Other events are being held in eight other cities, taking on a more in-depth approach that includes two or three lectures per evening, followed by a discussion. Among the speakers are journalist and documentary filmmaker Itai Anghel, psychiatrist Yoram Yovell and attorney Gilead Sher, a senior researcher at the Institute for National Security Studies. Regev Kontas, a documentary film editor who also was involved in the leadership of the 2011 protest, says that the choice of speakers was based on two criteria: “that they had something interesting, hopeful and credible to say about the conflict and that they had never talked about it before.”

Yamit Eriksson, a co-founder of the Israeli Regional Initiative, was the first director of the Social Congress. The organization believes in a regional-based approach to the conflict. She recalls how she and her colleagues met leaders of Israel’s so-called peace camp in, but that the experience was very frustrating. “Who would follow a group of despairing people devoid of hope? The left has many achievements, but it doesn’t talk about them. The story of Amona [the settlement outpost that was peacefully evacuated by court order in 2017] was abandoned by the peace camp, unjustifiably so. What happened there was phenomenal as far as the left is concerned. Obviously no one is happy that people were removed from their homes, but it proved that it’s possible and that the public can swallow it.”

In the course of the group self-analysis the Social Congress conducted with regard to the conflict, its members were exposed to the studies of Eran Halperin, a former dean of the school of psychology at the Interdisciplinary Center, Herzliya. Halperin and his colleagues at Stanford University published a series of articles in Science magazine in which they described social experiments in which they reduced the level of hatred between groups by demonstrating to them that their enemies were not bad by nature and were capable of changing.

Halperin met the group and gave scientific validation to their feelings. Since then he’s been counselling them on what they wish to accomplish —changing the current discourse, which seems to have reached a dead end, turning it into a discourse with an open horizon.

Members of the new initiative, called Have You Seen the Horizon Lately?Credit: Meged Gozani

Managing the different events’ content is the responsibility of Dafi Shoshana Alpern, the founder of People Who Don’t Usually Lecture,” a lecture series that featured speakers with interesting jobs or life stories.
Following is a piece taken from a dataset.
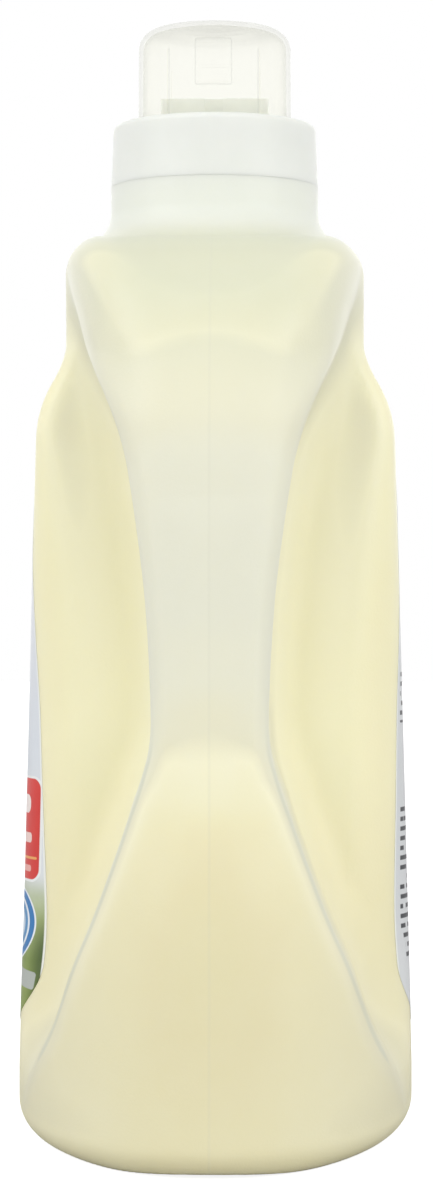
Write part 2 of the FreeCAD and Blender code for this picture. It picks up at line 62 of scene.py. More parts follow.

Other partners to the initiative are Faza Productions and members of both Think and Drink Different, and Wize, organizations that organize lectures at bars.

One more problem among many others

They can be deceptive. A cursory look at them may give one the mistaken impression that they are a typical bunch of young Tel Avivians — hip, happy and disconnected. A deeper look shows that they can’t be easily pigeonholed. They are familiar with the derogatory remarks about Tel Aviv residents and their unpatriotic attitudes.

“During the social protests we were accused of recreating Woodstock,” says Nosatzki. “We realize there are people who can’t relate well to the hopeful narrative we’re trying to generate and that’s okay. But we do believe that hope is the basis for social change.”

Kontas says he sees no problem “with something joyful, full of energy, sweeping and inspiring. To sweep people along you have to offer them something that is not just preachy but an invitation. There are studies that show that the least effective way of capturing attention is to use moral arguments.”

From left: Regev Kontas, Yamit Eriksson, Shir Nosatzki, and Dafi Shoshana Alpern.Credit: Meged Gozani

Israelis assimilated the consciousness of the occupier; it will be hard for them to relinquish the sense of power it gives them, the sense of superiority.

Kontas: “Anyone who’s ever had a political discussion with his family knows that it quickly turns into a fight. Why? Because a political opinion becomes part of your identity, like being a soccer fan. There is no rationale, only a sense of belonging. People rooted for Elor Azaria because he played on their team. Ultimately, the Israeli Palestinian conflict is just a problem. True, it’s a grave one, complex, but just one problem among many others. In Israel, what can’t be solved by brain power can be solved with more brain power. So we brought together the best minds we managed to lay our hands on in order to bypass all the clichés and barriers.”

Assuming you convince everyone who had been convinced and gave up over the last decade, how will that help change the situation?

Kontas: “In my seven years as a social activist I realized that nothing new comes from the world of politics. Any significant change that’s happened here came from the grassroots. Leaders her are led, they look at the populist demands made by the public in order to decide what to do. That’s why we have to foster a civil society discourse — the politicians will join later.”

“One of the lecturers in this round is author Maya Savir, who closely studied reconciliation processes in Rwanda and South Africa. She says the reconciliation there is not some fantasy but is almost a technical matter, at least for the first generation. First they agree to reconcile under certain conditions for the sake of their children and only later does it become something you could call peace.”

Nosatzki says it’s to early to say what the next step will be. “If we use the social protest as a cautious reference regarding one principle, one could say that it opened people up and inspired them,” Nosatzki says. “When you inspire a large public it’s out of your hands and different people take it where they want to. As activists, we believe that change begins by creating public inspiration. We imagine people coming to our events with their ‘buttons’ switched to the off position but leaving with it switched on. Our efforts are modest but they are the most difficult thing in the world.”